__ENTRIES__:
━━━━━━━━━━
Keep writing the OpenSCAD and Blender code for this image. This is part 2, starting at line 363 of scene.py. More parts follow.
━━━━━━━━━━
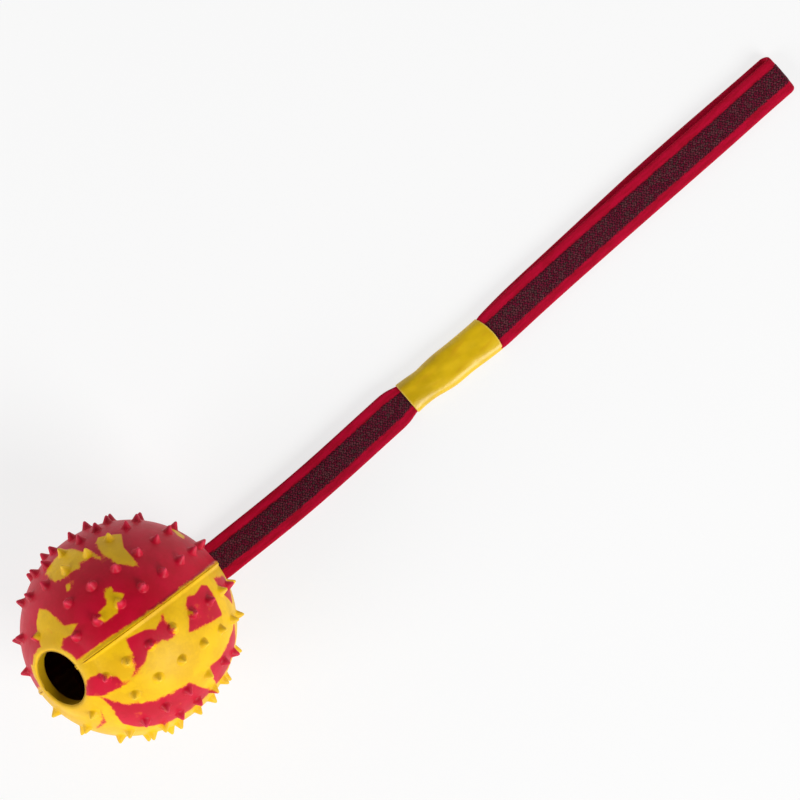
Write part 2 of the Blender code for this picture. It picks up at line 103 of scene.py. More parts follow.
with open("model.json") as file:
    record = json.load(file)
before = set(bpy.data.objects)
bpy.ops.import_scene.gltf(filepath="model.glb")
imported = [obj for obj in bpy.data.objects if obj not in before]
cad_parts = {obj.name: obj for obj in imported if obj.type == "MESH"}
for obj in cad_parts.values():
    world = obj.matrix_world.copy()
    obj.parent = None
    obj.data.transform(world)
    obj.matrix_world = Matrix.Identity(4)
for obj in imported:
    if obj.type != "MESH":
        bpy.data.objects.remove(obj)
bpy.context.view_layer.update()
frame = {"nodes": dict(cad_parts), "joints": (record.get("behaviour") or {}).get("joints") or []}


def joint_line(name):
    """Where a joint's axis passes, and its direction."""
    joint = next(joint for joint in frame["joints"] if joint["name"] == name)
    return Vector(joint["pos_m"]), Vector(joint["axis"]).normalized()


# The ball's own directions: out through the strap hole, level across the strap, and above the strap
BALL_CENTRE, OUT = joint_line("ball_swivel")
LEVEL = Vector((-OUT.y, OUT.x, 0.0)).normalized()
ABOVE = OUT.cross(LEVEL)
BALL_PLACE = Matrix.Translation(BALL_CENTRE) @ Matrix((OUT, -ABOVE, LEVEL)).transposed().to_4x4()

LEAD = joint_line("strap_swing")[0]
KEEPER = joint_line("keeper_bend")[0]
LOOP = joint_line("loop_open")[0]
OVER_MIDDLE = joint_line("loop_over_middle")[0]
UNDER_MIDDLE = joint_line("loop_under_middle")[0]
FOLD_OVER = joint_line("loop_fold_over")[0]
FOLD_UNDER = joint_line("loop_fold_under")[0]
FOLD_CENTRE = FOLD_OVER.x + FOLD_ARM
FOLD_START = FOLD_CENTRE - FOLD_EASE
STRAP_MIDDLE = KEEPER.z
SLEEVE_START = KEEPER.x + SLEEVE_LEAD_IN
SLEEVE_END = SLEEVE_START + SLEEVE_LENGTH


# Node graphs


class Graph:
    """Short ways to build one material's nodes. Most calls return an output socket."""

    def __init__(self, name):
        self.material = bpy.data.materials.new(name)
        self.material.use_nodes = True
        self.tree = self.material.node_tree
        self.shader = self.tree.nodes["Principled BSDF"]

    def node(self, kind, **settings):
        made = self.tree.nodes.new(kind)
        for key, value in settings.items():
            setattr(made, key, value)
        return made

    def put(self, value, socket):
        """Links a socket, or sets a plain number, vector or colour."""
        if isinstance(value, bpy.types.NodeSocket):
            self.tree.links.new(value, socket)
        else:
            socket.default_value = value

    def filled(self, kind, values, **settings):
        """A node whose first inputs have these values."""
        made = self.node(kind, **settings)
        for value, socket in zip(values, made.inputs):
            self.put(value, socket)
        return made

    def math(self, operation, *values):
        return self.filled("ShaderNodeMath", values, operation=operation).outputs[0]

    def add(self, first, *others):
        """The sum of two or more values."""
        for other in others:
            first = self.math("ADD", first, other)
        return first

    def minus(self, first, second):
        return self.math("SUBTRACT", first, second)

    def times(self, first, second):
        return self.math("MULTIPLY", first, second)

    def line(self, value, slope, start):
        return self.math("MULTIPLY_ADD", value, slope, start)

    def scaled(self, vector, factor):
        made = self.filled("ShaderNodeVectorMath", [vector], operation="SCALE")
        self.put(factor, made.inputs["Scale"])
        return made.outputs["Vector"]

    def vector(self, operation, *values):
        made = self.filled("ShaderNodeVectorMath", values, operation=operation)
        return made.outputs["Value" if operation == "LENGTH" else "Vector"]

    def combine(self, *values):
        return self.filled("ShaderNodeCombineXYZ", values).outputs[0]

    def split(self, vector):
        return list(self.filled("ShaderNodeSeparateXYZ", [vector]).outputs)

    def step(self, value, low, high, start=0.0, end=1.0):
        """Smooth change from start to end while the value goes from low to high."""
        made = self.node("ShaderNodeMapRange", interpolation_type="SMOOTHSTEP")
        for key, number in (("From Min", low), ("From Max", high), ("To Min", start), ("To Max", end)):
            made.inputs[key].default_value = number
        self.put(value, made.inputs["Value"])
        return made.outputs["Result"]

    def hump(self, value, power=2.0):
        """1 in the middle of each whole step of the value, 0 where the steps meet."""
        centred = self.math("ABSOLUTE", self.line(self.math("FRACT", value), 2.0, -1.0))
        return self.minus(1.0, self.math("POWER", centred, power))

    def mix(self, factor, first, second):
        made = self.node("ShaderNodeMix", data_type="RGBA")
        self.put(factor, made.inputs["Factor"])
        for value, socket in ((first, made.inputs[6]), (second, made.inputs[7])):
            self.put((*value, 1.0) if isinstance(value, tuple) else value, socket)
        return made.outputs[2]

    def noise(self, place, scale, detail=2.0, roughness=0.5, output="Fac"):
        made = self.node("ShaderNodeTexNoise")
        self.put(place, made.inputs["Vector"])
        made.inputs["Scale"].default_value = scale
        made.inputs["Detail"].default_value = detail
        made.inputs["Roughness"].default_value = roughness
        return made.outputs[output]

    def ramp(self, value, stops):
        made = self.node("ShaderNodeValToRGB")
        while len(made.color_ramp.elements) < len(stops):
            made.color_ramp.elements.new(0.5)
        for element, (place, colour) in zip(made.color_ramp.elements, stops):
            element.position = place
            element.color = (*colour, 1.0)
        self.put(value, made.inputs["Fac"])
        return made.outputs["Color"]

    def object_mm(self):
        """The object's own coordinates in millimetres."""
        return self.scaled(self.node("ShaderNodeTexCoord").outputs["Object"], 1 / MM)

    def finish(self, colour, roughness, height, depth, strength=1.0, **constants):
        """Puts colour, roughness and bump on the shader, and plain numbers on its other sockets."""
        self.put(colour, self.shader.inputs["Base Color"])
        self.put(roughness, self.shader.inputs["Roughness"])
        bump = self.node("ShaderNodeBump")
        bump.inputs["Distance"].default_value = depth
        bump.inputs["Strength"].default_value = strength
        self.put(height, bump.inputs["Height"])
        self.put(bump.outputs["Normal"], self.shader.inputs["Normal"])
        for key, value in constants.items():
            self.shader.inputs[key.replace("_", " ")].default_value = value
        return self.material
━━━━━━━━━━
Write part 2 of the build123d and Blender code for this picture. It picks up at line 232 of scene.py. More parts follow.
━━━━━━━━━━
__WHAT NEEDS TO BE DONE__: Repeat, word for word, only the lines from the line holding "Write part 2 of the Blender" through the line holding "bpy.context.view_layer.update()", with both of those lines included.

__WRITTEN ANSWER__:
Write part 2 of the Blender code for this picture. It picks up at line 103 of scene.py. More parts follow.
with open("model.json") as file:
    record = json.load(file)
before = set(bpy.data.objects)
bpy.ops.import_scene.gltf(filepath="model.glb")
imported = [obj for obj in bpy.data.objects if obj not in before]
cad_parts = {obj.name: obj for obj in imported if obj.type == "MESH"}
for obj in cad_parts.values():
    world = obj.matrix_world.copy()
    obj.parent = None
    obj.data.transform(world)
    obj.matrix_world = Matrix.Identity(4)
for obj in imported:
    if obj.type != "MESH":
        bpy.data.objects.remove(obj)
bpy.context.view_layer.update()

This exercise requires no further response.